* _MATERIAL FOR THIS EXERCISE_:

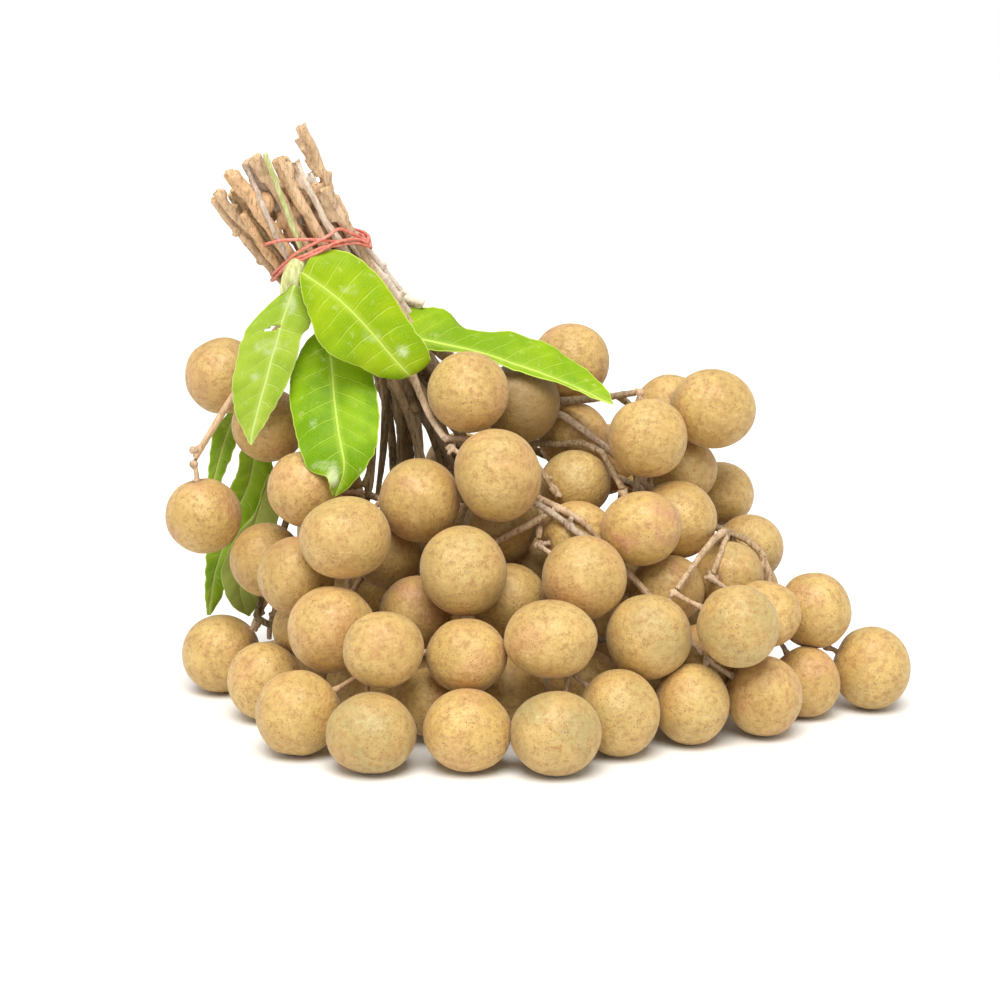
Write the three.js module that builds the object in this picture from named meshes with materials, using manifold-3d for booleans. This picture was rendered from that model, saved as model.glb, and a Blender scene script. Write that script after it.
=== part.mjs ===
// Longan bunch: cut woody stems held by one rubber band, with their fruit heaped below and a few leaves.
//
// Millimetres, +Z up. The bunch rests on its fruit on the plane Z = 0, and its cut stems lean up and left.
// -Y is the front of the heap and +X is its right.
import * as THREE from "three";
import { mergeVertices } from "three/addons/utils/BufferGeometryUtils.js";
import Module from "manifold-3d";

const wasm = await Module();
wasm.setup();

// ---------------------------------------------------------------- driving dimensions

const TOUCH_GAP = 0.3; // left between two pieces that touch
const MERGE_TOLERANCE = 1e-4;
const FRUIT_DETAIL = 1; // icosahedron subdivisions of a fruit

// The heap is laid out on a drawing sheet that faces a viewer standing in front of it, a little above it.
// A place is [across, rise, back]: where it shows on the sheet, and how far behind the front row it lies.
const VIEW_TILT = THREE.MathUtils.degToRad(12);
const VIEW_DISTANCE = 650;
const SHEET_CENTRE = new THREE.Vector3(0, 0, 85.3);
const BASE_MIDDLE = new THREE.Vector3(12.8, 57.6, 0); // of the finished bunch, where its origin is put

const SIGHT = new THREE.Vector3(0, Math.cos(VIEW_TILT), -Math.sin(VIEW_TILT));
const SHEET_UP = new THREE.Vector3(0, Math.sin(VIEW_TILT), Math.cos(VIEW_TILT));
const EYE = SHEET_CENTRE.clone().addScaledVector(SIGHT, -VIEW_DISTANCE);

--

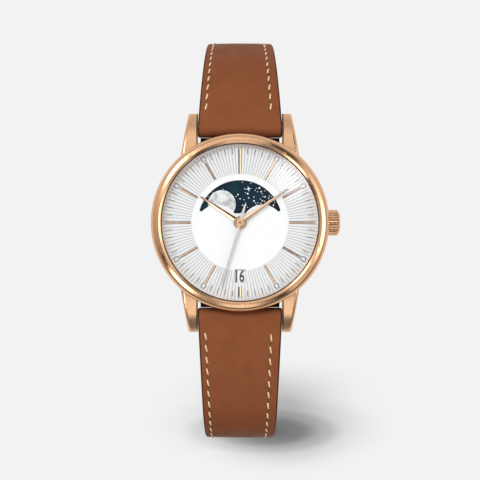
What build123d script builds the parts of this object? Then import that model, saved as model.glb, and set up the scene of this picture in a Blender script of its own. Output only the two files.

* _DIRECTIONS_: Identify each line containing the string "manifold" and copy it out.

* _EXERCISE OUTPUT_:
Write the three.js module that builds the object in this picture from named meshes with materials, using manifold-3d for booleans. This picture was rendered from that model, saved as model.glb, and a Blender scene script. Write that script after it.
import Module from "manifold-3d";